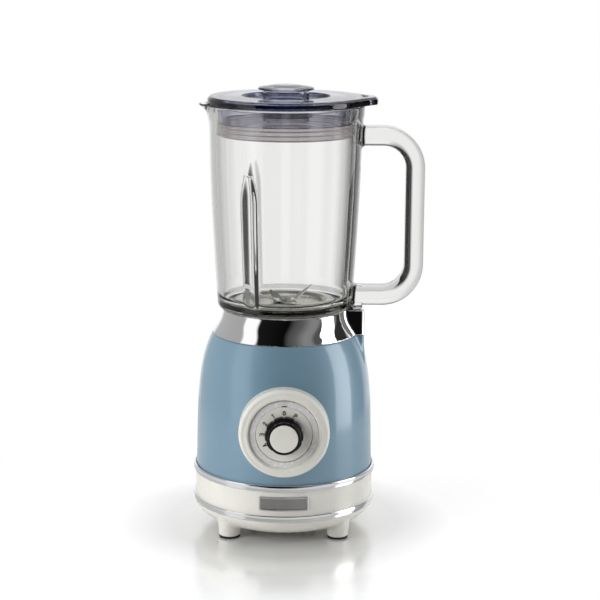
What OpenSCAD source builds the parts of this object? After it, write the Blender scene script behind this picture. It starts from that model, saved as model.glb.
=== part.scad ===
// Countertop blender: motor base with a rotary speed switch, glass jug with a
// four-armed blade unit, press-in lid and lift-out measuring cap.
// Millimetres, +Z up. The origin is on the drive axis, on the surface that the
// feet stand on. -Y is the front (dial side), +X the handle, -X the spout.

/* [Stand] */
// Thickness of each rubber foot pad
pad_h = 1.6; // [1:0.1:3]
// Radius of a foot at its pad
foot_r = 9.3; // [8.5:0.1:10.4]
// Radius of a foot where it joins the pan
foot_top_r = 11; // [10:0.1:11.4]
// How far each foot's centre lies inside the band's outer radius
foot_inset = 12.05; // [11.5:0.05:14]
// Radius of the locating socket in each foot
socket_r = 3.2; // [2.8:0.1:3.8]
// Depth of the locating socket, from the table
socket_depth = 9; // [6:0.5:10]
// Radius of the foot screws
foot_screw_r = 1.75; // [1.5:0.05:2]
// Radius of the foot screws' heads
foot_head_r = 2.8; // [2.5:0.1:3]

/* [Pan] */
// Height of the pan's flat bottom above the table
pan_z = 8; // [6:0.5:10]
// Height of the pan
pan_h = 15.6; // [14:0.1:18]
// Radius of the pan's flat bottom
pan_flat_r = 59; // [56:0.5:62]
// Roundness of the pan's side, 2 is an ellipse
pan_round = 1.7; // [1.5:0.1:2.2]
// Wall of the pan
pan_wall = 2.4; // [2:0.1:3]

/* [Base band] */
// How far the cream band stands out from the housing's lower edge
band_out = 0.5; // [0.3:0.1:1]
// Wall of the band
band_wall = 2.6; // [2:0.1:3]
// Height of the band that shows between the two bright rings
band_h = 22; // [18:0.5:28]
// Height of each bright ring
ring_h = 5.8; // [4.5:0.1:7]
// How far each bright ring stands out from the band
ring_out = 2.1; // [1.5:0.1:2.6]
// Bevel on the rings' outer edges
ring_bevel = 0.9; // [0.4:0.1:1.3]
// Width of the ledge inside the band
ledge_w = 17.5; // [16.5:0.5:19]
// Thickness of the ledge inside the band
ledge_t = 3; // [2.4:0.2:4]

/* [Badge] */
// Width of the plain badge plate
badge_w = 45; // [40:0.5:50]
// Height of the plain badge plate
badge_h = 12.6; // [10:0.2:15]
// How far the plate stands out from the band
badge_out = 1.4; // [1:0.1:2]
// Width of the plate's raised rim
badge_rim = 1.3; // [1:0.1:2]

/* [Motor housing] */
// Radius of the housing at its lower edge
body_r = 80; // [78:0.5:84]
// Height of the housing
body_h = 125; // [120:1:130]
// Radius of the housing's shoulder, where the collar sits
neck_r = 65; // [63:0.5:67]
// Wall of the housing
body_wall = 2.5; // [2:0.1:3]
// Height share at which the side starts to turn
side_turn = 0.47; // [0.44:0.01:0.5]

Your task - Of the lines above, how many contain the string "from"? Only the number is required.

Correct output - 5